YOUR TASK:
Repeat every line below exactly as it reads.
□ □ □ □ □ □ □
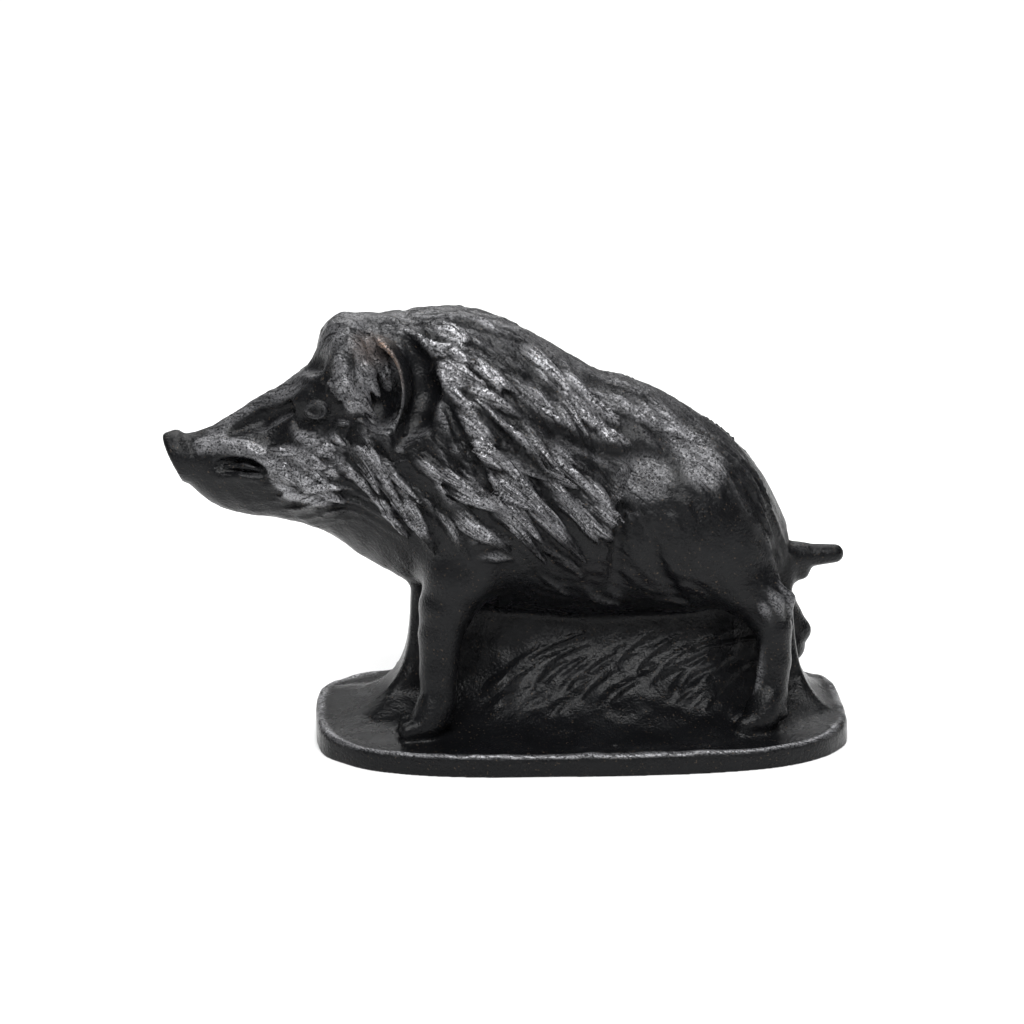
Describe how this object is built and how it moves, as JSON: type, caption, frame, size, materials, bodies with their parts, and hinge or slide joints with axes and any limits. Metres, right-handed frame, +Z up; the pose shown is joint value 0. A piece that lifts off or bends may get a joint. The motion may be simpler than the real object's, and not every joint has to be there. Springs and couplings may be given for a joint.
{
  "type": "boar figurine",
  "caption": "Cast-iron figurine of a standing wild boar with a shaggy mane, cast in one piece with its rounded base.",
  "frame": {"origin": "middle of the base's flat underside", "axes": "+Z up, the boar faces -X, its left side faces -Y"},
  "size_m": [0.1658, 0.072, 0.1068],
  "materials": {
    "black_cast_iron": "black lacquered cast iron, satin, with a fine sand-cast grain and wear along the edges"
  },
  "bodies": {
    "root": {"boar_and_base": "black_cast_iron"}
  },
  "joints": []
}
□ □ □ □ □ □ □
SOLUTION TO THIS PROBLEM:
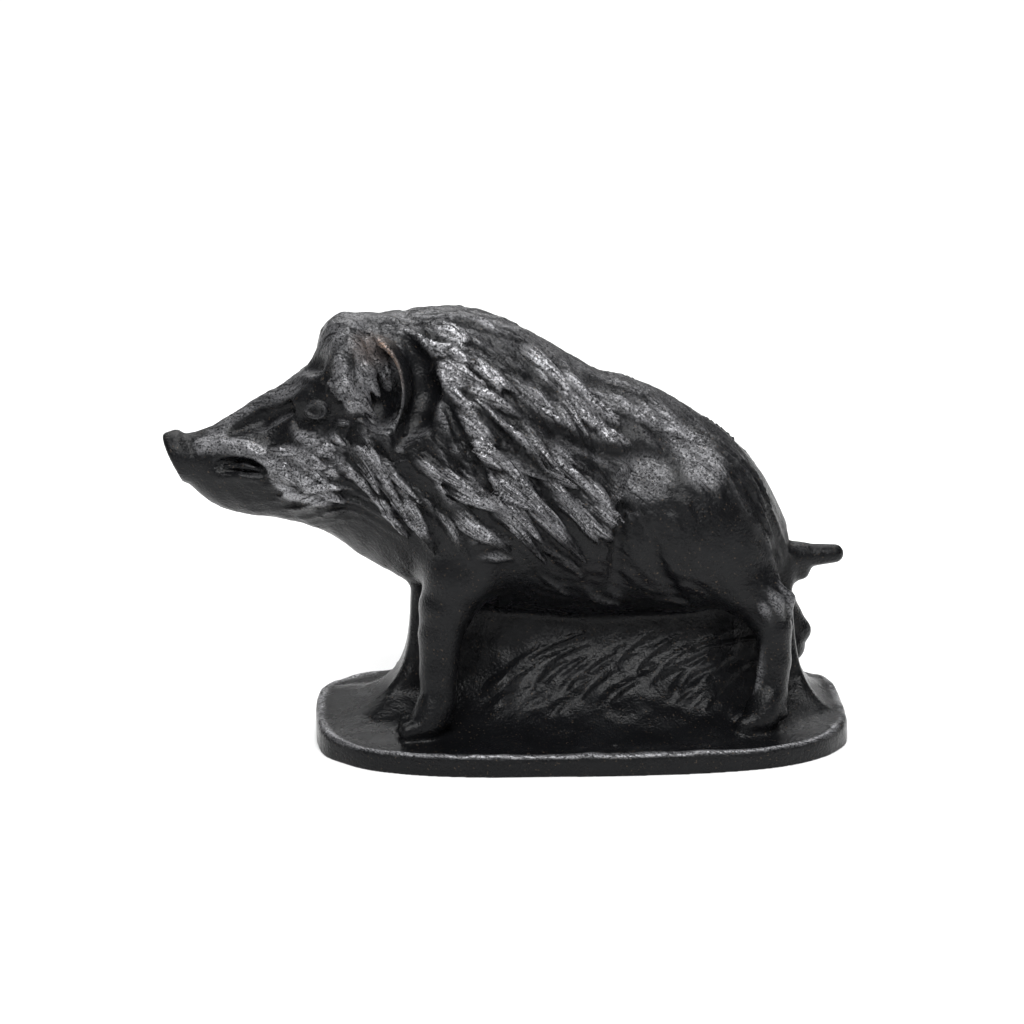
Describe how this object is built and how it moves, as JSON: type, caption, frame, size, materials, bodies with their parts, and hinge or slide joints with axes and any limits. Metres, right-handed frame, +Z up; the pose shown is joint value 0. A piece that lifts off or bends may get a joint. The motion may be simpler than the real object's, and not every joint has to be there. Springs and couplings may be given for a joint.
{
  "type": "boar figurine",
  "caption": "Cast-iron figurine of a standing wild boar with a shaggy mane, cast in one piece with its rounded base.",
  "frame": {"origin": "middle of the base's flat underside", "axes": "+Z up, the boar faces -X, its left side faces -Y"},
  "size_m": [0.1658, 0.072, 0.1068],
  "materials": {
    "black_cast_iron": "black lacquered cast iron, satin, with a fine sand-cast grain and wear along the edges"
  },
  "bodies": {
    "root": {"boar_and_base": "black_cast_iron"}
  },
  "joints": []
}